3. 2nd runner-up: Miss Jaleela Hassennally
Institution: University of Mauritius
Theme: Bold anti-corruption initiatives in the education sector can trigger a corrupt-free generation.
Miss Jaleela emphasised on the inclusion of corruption related issues in the school curriculum at primary school level and on “…the role of the family as part of the education sector is primordial in the combat for a corrupt-free generation.”

4. Miss Lauvna Ramburruth
Institution: University of Mauritius
Theme: Whistleblowers’ legislation is an essential element in the successful fight against corruption
Miss Lauvna argued on the benefits of whistleblowing in promoting meritocracy which “Enables people to restore their trust into our institutions. Proper allocation of resources leads to further benefits to the departments or country.”

5. Mr Yashraj Bhudoye
Institution: Middlesex University Mauritius, Branch Campus
Theme: The effectiveness of anti-corruption works and strategies in the African continent.
Mr Yashraj commented on several anti-corruption initiatives adopted by countries in Africa and on how those initiatives impacted on the lives of people.

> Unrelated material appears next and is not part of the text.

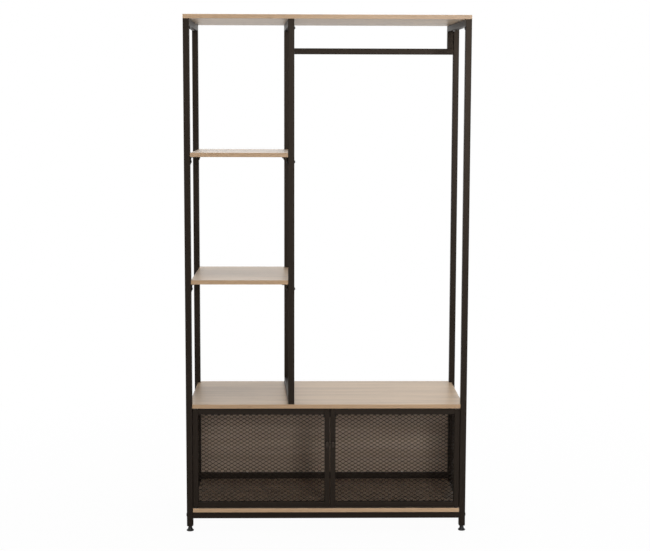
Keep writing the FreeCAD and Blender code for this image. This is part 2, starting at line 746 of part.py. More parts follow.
plugs = []
frame_bolts = []
for name, (x, y) in PLUG_POSTS.items():
    centre = (f"{x} + post_size / 2", f"{y} + post_size / 2")
    block = square_block(x, y, "top_board_z - plug_height", "plug_side", "plug_height")
    peg = peg_at((*centre, "top_board_z"), "peg_radius", "peg_height", AXES["Z"])
    bolt_z = "top_board_z - plug_bolt_height"
    length = "tube_wall + plug_bolt_bite"
    if "front" in name:
        # the head is on the side that faces the bay: the inner face of a side post
        outward = -AXES["X"] if "right" in name else AXES["X"]
        face = x if "right" in name else f"{x} + post_size"
        start = Vector(size(face), size(centre[1]), size(bolt_z))
        head_height = "bolt_head_height"
    else:
        # the head is on the rear face, as low as those of the rails
        outward = AXES["Y"]
        start = Vector(size(centre[0]), size(f"{y} + post_size"), size(bolt_z))
        head_height = "rail_bolt_head_height"
    hole = prism(start, size("bolt_radius") + size("plug_fit"), size(length) + size("plug_fit"), -outward)
    plugs.append(block.fuse(peg).cut(hole))
    shank = prism(start, size("bolt_radius"), size(length), -outward)
    frame_bolts.append(head_on(start, "bolt_head_radius", head_height, outward).fuse(shank))
for x, y in DIVIDER_POSTS.values():
    centre = (f"{x} + post_size / 2", f"{y} + post_size / 2")
    block = square_block(x, y, "cabinet_top_z", "plug_side", "insert_height")
    peg = peg_at((*centre, "cabinet_top_z - peg_height"), "peg_radius", "peg_height", AXES["Z"])
    plugs.append(block.fuse(peg))
add_group("post_plugs", plugs)

# Threaded inserts in the lower post ends and in the lower rails' ends.

inserts = []
for name, (x, y) in SIDE_POSTS.items():
    centre = (f"{x} + post_size / 2", f"{y} + post_size / 2")
    block = square_block(x, y, "post_base_height", "plug_side", "insert_height")
    inserts.append(block.cut(peg_at((*centre, "post_base_height - overrun"), "stem_hole_radius",
                                    "insert_height + 2 * overrun", AXES["Z"])))
    way = -1 if "left" in name else 1
    outer = x if way < 0 else f"{x} + post_size"
    inner = f"{x} + post_size" if way < 0 else x
    rail_z = RAIL_HEIGHT[name.split("_")[0]]
    inset = "(post_size - plug_side) / 2"
    low_x = inner if way < 0 else f"{inner} - insert_height"
    high_x = f"{inner} + insert_height" if way < 0 else inner
    block_low = (low_x, f"{y} + {inset}", f"{rail_z} + {inset}")
    block_high = (high_x, f"{y} + {inset} + plug_side", f"{rail_z} + {inset} + plug_side")
    start = Vector(size(outer), size(centre[1]), size(f"{rail_z} + post_size / 2"))
    inward = Vector(-way, 0, 0)
    reach = size("post_size") + size("rail_bolt_bite")
    thread = prism(start, size("rail_bolt_radius") + size("plug_fit"), reach + size("plug_fit"), inward)
    inserts.append(box(block_low, block_high).cut(thread))
    shank = prism(start, size("rail_bolt_radius"), reach, inward)
    frame_bolts.append(head_on(start, "rail_bolt_head_radius", "rail_bolt_head_height", -inward).fuse(shank))
add_group("threaded_inserts", inserts)
add_group("frame_bolts", frame_bolts)

screws = []
for _, _, x, y, z in SCREWS:
    base = Vector(size(x), size(y), size(z))
    shank = prism(base, size("screw_radius"), size("post_size") + size("screw_bite"), AXES["Z"])
    screws.append(head_on(base, "screw_head_radius", "screw_head_height", -AXES["Z"]).fuse(shank))
for x, y in DOWN_SCREWS:
    base = Vector(size(x), size(y), size("rear_rail_height + post_size"))
    shank = prism(base, size("screw_radius"), size("post_size") + size("screw_bite"), -AXES["Z"])
    screws.append(head_on(base, "screw_head_radius", "screw_head_height", AXES["Z"]).fuse(shank))
add_group("board_screws", screws)

# Doors: four tubes, a mesh, a pull, a strike plate and two hinge pins each. The pins turn in
# bushes pressed into the boards above and below.

DOORS = {
    "left": ("left_door_x", "left_door_width", 1),
    "right": ("right_door_x", "right_door_width", -1),
}
door_tube_y = "door_front_y"
inner_height = "(door_height - 2 * door_tube)"
bushes = []
for side, (low_x, width, towards_middle) in DOORS.items():
    far_x = f"{low_x} + {width} - door_tube"
    hinge_x, meeting_x = (low_x, far_x) if towards_middle > 0 else (far_x, low_x)
    for name, x in ((f"{side}_door_hinge_stile", hinge_x), (f"{side}_door_meeting_stile", meeting_x)):
        square_tube(name, "Z", "door_tube", "door_edge", "door_height", x, door_tube_y, "door_bottom_z")
    for name, z in ((f"{side}_door_top_rail", "door_bottom_z + door_height - door_tube"),
                    (f"{side}_door_bottom_rail", "door_bottom_z")):
        square_tube(name, "X", "door_tube", "door_edge", f"{width} - 2 * door_tube",
                    f"{low_x} + door_tube", door_tube_y, z)
    add_mesh(f"{side}_door_mesh", f"{width} - 2 * door_tube", inner_height,
             (f"{low_x} + door_tube", f"{door_tube_y} + (door_tube - mesh_thickness) / 2",
              "door_bottom_z + door_tube"), 0)

    # pull: a short round neck and an oblong grip with a rounded front
    pull = new_body(f"{side}_door_pull", f"{meeting_x} + door_tube / 2", "door_front_y",
                    "pull_centre_height")
    primitive(pull, "AdditivePrism", "Y", ("0", "-pull_neck_length", "0"),
              "pull_neck_radius", "pull_neck_length")
    grip_sketch = new_sketch(pull, "XZ_Plane", offset="pull_neck_length")
    straight = size("(pull_height - pull_width) / 2")
    arc_radius = size("pull_width / 2")
    right_line = grip_sketch.addGeometry(Part.LineSegment(Vector(arc_radius, -straight, 0),
                                                          Vector(arc_radius, straight, 0)), False)
    top_arc = grip_sketch.addGeometry(Part.ArcOfCircle(Part.Circle(Vector(0, straight, 0), Vector(0, 0, 1),
                                                                   arc_radius), 0, math.pi), False)
    left_line = grip_sketch.addGeometry(Part.LineSegment(Vector(-arc_radius, straight, 0),
                                                         Vector(-arc_radius, -straight, 0)), False)
    low_arc = grip_sketch.addGeometry(Part.ArcOfCircle(Part.Circle(Vector(0, -straight, 0), Vector(0, 0, 1),
                                                                   arc_radius), math.pi, 2 * math.pi), False)
    for before, after in ((right_line, top_arc), (top_arc, left_line), (left_line, low_arc),
                          (low_arc, right_line)):
        grip_sketch.addConstraint(Sketcher.Constraint("Tangent", before, 2, after, 1))
    tie_point(grip_sketch, top_arc, 3, "0", "(pull_height - pull_width) / 2")
    tie_point(grip_sketch, low_arc, 3, "0", "-(pull_height - pull_width) / 2")
    arc_size = grip_sketch.addConstraint(Sketcher.Constraint("Radius", top_arc, arc_radius))
    bind(grip_sketch, f"Constraints[{arc_size}]", "pull_width / 2")
    grip = pad(pull, grip_sketch, "pull_grip_depth")
    grip.Reversed = False
    doc.recompute()
    face_y = -size("pull_neck_length + pull_grip_depth")
    front_rim = edges_where(grip, lambda edge: abs(edge.BoundBox.YMin - face_y) < size("plug_fit")
                            and abs(edge.BoundBox.YMax - face_y) < size("plug_fit"))
    bevel_edges(pull, grip, "pull_edge", front_rim)

    strike = new_body(f"{side}_door_strike", f"{meeting_x} + (door_tube - strike_width) / 2", "door_rear_y",
                      "middle_rail_z - strike_height")
    strike_sketch = new_sketch(strike, "XZ_Plane")
    add_rectangle(strike_sketch, "0", "0", "strike_width", "strike_height")
    pad(strike, strike_sketch, "strike_thickness")

    # hinge pins: a square plug inside the stile carries each pin
    # the pins sit forward of the stile's middle, so that its front corner clears the post as it turns
    pin_x, pin_y = f"{hinge_x} + door_tube / 2", "door_front_y + pin_setback"
    plug_y, plug_half = "door_front_y + door_tube / 2", "(door_cavity / 2 - plug_fit)"
    door_top = "door_bottom_z + door_height"
    pins = []
    pin_length = "door_end_gap + pin_depth_in_bush"
    lower_pin_z = "door_bottom_z - door_end_gap - pin_depth_in_bush"
    for low_z, high_z, start_z in (
            ("door_bottom_z", "door_bottom_z + pin_plug_height", lower_pin_z),
            (f"{door_top} - pin_plug_height", door_top, door_top)):
        plug = box((f"{pin_x} - {plug_half}", f"{plug_y} - {plug_half}", low_z),
                   (f"{pin_x} + {plug_half}", f"{plug_y} + {plug_half}", high_z))
        pin = Part.makeCylinder(size("pin_radius"), size(pin_length),
                                Vector(size(pin_x), size(pin_y), size(start_z)), AXES["Z"])
        pins.append(plug.fuse(pin))
    add_group(f"{side}_door_pins", pins)

    # bushes: a sleeve in the board and a flange in the gap that the door runs on
    for board_body, board_x, face_z, into in ((cabinet_board, cabinet_board_x, "cabinet_board_z", 1),
                                              (bottom_board, bottom_board_x, "cabinet_floor_z", -1)):
        centre = Vector(size(pin_x), size(pin_y), size(face_z))
        upward = Vector(0, 0, into)
        sleeve = prism(centre, size("bush_radius"), size("bush_depth"), upward)
        flange = prism(centre, size("bush_flange_radius"), size("door_end_gap - running_gap"), -upward)
        shaft = Part.makeCylinder(size("pin_radius + running_clearance"),
                                  size("bush_depth + door_end_gap + overrun"),
                                  centre + upward * size("bush_depth"), -upward)
        bushes.append(sleeve.fuse(flange).cut(shaft))
        start_z = "0" if into > 0 else "board_thickness - bush_depth"
        bore(board_body, "Z", (f"{pin_x} - {board_x}", f"{pin_y} - front_y", start_z),
             "bush_radius + plug_fit", "bush_depth")
add_group("hinge_bushes", bushes)

# Magnetic catch under the front middle rail: a housing with a magnet facing each strike plate.

catch_y = "(door_rear_y + strike_thickness + running_gap)"
catch_z = "(middle_rail_z - catch_height)"
housing = box(("meeting_offset - catch_width / 2", catch_y, catch_z),
              ("meeting_offset + catch_width / 2", f"{catch_y} + catch_depth", f"{catch_z} + catch_height"))
magnets = []
for way in (-1, 1):
    centre_x = f"(meeting_offset + {way} * (meeting_gap + door_tube) / 2)"
    centre_z = f"({catch_z} + catch_height / 2)"
    low = (f"{centre_x} - magnet_width / 2", catch_y, f"{centre_z} - magnet_height / 2")
    high = (f"{centre_x} + magnet_width / 2", f"{catch_y} + magnet_recess + magnet_depth",
            f"{centre_z} + magnet_height / 2")
    housing = housing.cut(box((low[0], f"{catch_y} - overrun", low[2]), high))
    magnets.append(box((low[0], f"{catch_y} + magnet_recess", low[2]), high))
add_group("magnetic_catch", [housing] + magnets)

# Levelling feet: a conical pad and a threaded stem with a hexagon, screwed into the post's insert.
FOOT_SIDES = 24

for corner in ("front_left", "rear_left", "front_right", "rear_right"):
    x, y = SIDE_POSTS[f"{corner}_post"]
    centre_x, centre_y = f"{x} + post_size / 2", f"{y} + post_size / 2"
    pad_body = new_body(f"{corner}_foot_pad", centre_x, centre_y, "0")
    disc_sketch = new_sketch(pad_body, "XY_Plane")
    add_polygon(disc_sketch, "foot_radius", FOOT_SIDES)
    disc = pad(pad_body, disc_sketch, "foot_pad_height")
    top = size("foot_pad_height")
    top_edges = edges_where(disc, lambda edge: abs(edge.BoundBox.ZMin - top) < size("plug_fit"))
    cone = bevel_edges(pad_body, disc, "foot_cone_height", top_edges)
    cone.ChamferType = "Two distances"
    bind(cone, "Size2", "foot_radius - foot_top_radius")
    doc.recompute()

    # the stem: a hexagon for the spanner on the pad, then the threaded part
    stem = new_body(f"{corner}_foot_stem", centre_x, centre_y, "foot_pad_height")
    nut_sketch = new_sketch(stem, "XY_Plane")
    add_polygon(nut_sketch, "foot_nut_flats / 2 / cos(30)", 6)
    pad(stem, nut_sketch, "post_base_height - running_gap - foot_pad_height")
    primitive(stem, "AdditivePrism", "Z", ("0", "0", "0"), "stem_radius",
              "post_base_height + stem_in_post - foot_pad_height")

doc.recompute()

# Every feature has to be sound before anything is written.

for item in doc.Objects:
    if "Invalid" in item.State or "Error" in item.State:
        raise RuntimeError(f"{item.Name} failed: {item.State}")
for node in nodes:
    if node.Shape.isNull() or not node.Shape.isValid():
        raise RuntimeError(f"{node.Label} has no sound shape")

os.makedirs("parts", exist_ok=True)
for node in nodes:
    node.Shape.exportStep(os.path.join("parts", node.Label + ".step"))
print(len(nodes), "sub-parts written")
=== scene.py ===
import math

import bpy
import numpy as np
from mathutils import Matrix, Vector


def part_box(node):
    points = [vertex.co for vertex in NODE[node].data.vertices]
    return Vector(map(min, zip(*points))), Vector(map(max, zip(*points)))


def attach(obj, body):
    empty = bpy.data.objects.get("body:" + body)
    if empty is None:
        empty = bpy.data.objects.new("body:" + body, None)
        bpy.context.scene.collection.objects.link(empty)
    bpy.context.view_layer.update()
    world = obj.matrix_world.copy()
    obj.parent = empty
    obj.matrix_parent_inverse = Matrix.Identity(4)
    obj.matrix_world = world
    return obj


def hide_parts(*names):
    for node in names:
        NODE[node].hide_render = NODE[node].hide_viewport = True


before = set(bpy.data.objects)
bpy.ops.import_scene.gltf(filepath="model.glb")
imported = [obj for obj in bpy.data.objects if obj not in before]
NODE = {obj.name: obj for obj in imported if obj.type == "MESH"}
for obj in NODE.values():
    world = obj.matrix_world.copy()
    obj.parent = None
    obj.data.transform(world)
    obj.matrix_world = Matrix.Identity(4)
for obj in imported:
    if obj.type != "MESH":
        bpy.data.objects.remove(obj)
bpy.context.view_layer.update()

# Sizes in metres. Tubes, bars, meshes, pulls, feet and strike plates take their places and lengths
# from the boxes of their CAD nodes. The places of fasteners and hinges are named in their section.
POST = 0.022
DOOR_TUBE = 0.019
TUBE_WALL = 0.0012
POST_CORNER = 0.0019
DOOR_CORNER = 0.0014
TUBE_CHAMFER = 0.0003
SIDE_BAR_WIDTH = 0.014
SIDE_BAR_CORNER = 0.0012
MESH_PITCH_ACROSS = 0.0225
MESH_PITCH_UP = 0.0136
MESH_OVERLAP = 0.0008
STRAND_WIDTH = 0.0022
STRAND_THICKNESS = 0.0008
STRAND_TILT = math.radians(22.0)
# how smooth a strand's step from bond to bond is: 0 is a straight slope, 1 is level at both bonds
STRAND_EASE = 0.55

# A ring of points this far from an edge keeps the shading of the flat side beside it flat.
EDGE_SUPPORT = 0.0004
# The tightest corner that a rounded ring may have.
LEAST_CORNER = 0.0004
# Faces that meet at more than this are shaded with a sharp edge.
CREASE = math.radians(32.0)


# Camera and lamps

CAMERA_PLACE = (-0.0800, -4.8019, 1.5240)
# degrees: to the left, up from level, and about the line of sight
CAMERA_PAN, CAMERA_TILT, CAMERA_ROLL = -0.909, -6.115, 0.151
CAMERA_LENS, CAMERA_SENSOR = 73.03, 36.0
CAMERA_SHIFT = -0.045
CAMERA_NEAR, CAMERA_FAR = 0.1, 60.0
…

Countries which have reinforced their legislation towards the fight against corruption have improved their economic growth and public trust.

6. Mr Akshaye Dev Gunnoo
Institution: Grant Thornton Business School
Theme: Youth engagement in anti-corruption activities can breed a corrupt-free Mauritius.
Mr Askshaye embarked the audience in the zealous will that the youth have the ability to contribute meaningfully in changing the mind-set “…youth is a spark which can either lighten or burn a country. The destiny of our paradise island and making it a corrupt free nation rest on the shoulders of our youth.”